The effects of pyridine on the structure of B-COFs and the underlying mechanism

Abstract

Previous work demonstrated the ability of a trace amount of pyridine to stabilize Covalent Organic Frameworks (COF)-5 and -10 in humid air. Pyridine was found to form a mixture of Lewis and Brønsted B^[4] Py–B complexes in addition to the un-complexed B^[3] sites in the framework structures. Further research has shown that higher doses of pyridine convert all remaining B^[3] in COF-5/-10 to Lewis B^[4] and bring about the total and irreversible structural decomposition of COF-5 and COF-10. The results suggest that the accumulated strain in the five-member rings of COF-5/-10 resulting from the formation of tetrahedrally-distorted B^[4] sites at high pyridine loadings, may explain the decomposition of these structures. Alternatively, COF-1 is unstable to exposure to humid air at all pyridine loadings tried, but is not unstable to high doses of pyridine.

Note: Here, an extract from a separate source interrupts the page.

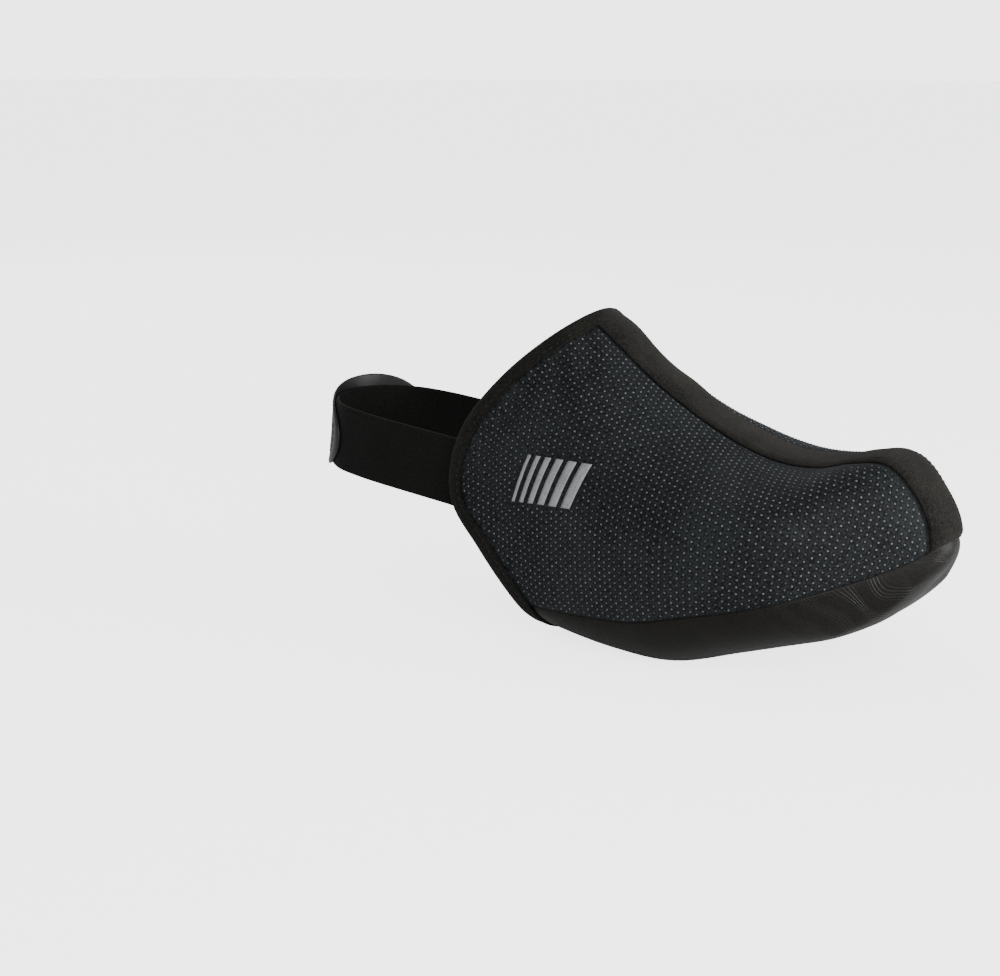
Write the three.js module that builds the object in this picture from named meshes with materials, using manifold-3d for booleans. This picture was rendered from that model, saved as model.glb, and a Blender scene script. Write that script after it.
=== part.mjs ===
// Cycling toe cover for the right foot: a cloth hood over the toes and the instep, held by an elastic strap
// round the heel. Millimetres. X runs from the heel to the toe, Y to the inner side of the foot, Z up.
import * as THREE from 'three';
import { mergeVertices } from 'three/addons/utils/BufferGeometryUtils.js';
import Module from 'manifold-3d';

const wasm = await Module();
wasm.setup();

// The last that the cover is cut for, outside the cloth
const lastLength = 285;
const ballWidth = 113;
const instepHeight = 130;
const toeSpring = 30;
const toeCapLength = 50;

// Cloth, sole and trims
const upperWall = 2.5;
const soleWall = 3;
const seamGap = 0.3;
const stripWidth = 24.5;
const stripThickness = 0.8;
const stripDrift = 4.5;
const bindingWidth = 6;
const bindingThickness = 0.9;

// The opening under the ball that leaves the cleat free
const cleatLength = 56;
const cleatWidth = 44;
const cleatCorner = 12;
const cleatBack = 158;

// The elastic strap and the patch sewn on it behind the heel
const heelRadius = 33;
const strapWidth = 28;
const strapThickness = 1.8;
const strapHeelHeight = 69;
const strapCoverHeight = 61;
const strapTuck = 14;
const strapEase = 0.7;
const strapLean = 0.09;
const patchLength = 75;
const patchHeight = 42;
const patchThickness = 1.2;
const patchTilt = 0.04;

// Fineness of the facets, and the distance under which points are one
const ringSides = 44;
const bodyRings = 18;
const capRings = 11;
const lineSteps = 24;
const cornerSteps = 6;
const loopSteps = 200;
const strapSteps = 56;
const patchSteps = 36;
const oneDistance = 1e-4;

// Sections of the last seen from above: at is a share of the length, the others of the ball width
const plan = [
  { at: 0.263, middle: -0.018, lateral: 0.341, medial: 0.341 },
  { at: 0.316, middle: -0.018, lateral: 0.358, medial: 0.358 },
  { at: 0.404, middle: -0.018, lateral: 0.389, medial: 0.389 },
  { at: 0.491, middle: -0.018, lateral: 0.427, medial: 0.427 },
  { at: 0.579, middle: -0.013, lateral: 0.467, medial: 0.467 },
  { at: 0.667, middle: -0.009, lateral: 0.500, medial: 0.500 },
  { at: 0.754, middle: 0.004, lateral: 0.500, medial: 0.509 },
  { at: 0.825, middle: 0.019, lateral: 0.460, medial: 0.478 },
  { at: 0.877, middle: 0.028, lateral: 0.400, medial: 0.429 },
  { at: 0.930, middle: 0.036, lateral: 0.330, medial: 0.361 },
  { at: 1.000, middle: 0.044, lateral: 0.252, medial: 0.270 },
];

// The same sections seen from the side. crest and waist are shares of the instep height, keel of the toe
// spring. top and base say how square a section is above and below its waist: 2 is an ellipse.
const profile = [
  { at: 0.263, crest: 1.277, waist: 0.281, keel: 0.500, top: 1.90, base: 3.40 },
  { at: 0.316, crest: 1.203, waist: 0.272, keel: 0.347, top: 1.90, base: 3.40 },
  { at: 0.404, crest: 1.096, waist: 0.262, keel: 0.190, top: 1.90, base: 3.40 },
  { at: 0.491, crest: 0.963, waist: 0.265, keel: 0.020, top: 1.90, base: 3.40 },
  { at: 0.579, crest: 0.808, waist: 0.298, keel: -0.087, top: 1.95, base: 3.40 },
  { at: 0.667, crest: 0.688, waist: 0.356, keel: -0.087, top: 2.00, base: 3.40 },
  { at: 0.754, crest: 0.611, waist: 0.412, keel: 0.145, top: 2.10, base: 3.20 },
  { at: 0.825, crest: 0.601, waist: 0.419, keel: 0.337, top: 2.30, base: 2.90 },
  { at: 0.877, crest: 0.635, waist: 0.408, keel: 0.483, top: 2.40, base: 2.70 },
  { at: 0.930, crest: 0.665, waist: 0.392, keel: 0.680, top: 2.50, base: 2.60 },
  { at: 1.000, crest: 0.598, waist: 0.404, keel: 1.100, top: 2.50, base: 2.50 },
];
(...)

Whereas the same tetrahedrally-distorted B^[4] sites are formed in COF-1, in this case the six-membered B₃O₃ ring can accommodate the accumulated ring strain and retain an ordered structure. A thorough solid state NMR and molecular dynamics investigation has led to a new proposed stabilization mechanism in humid air based on the formation of Brønsted B^[4].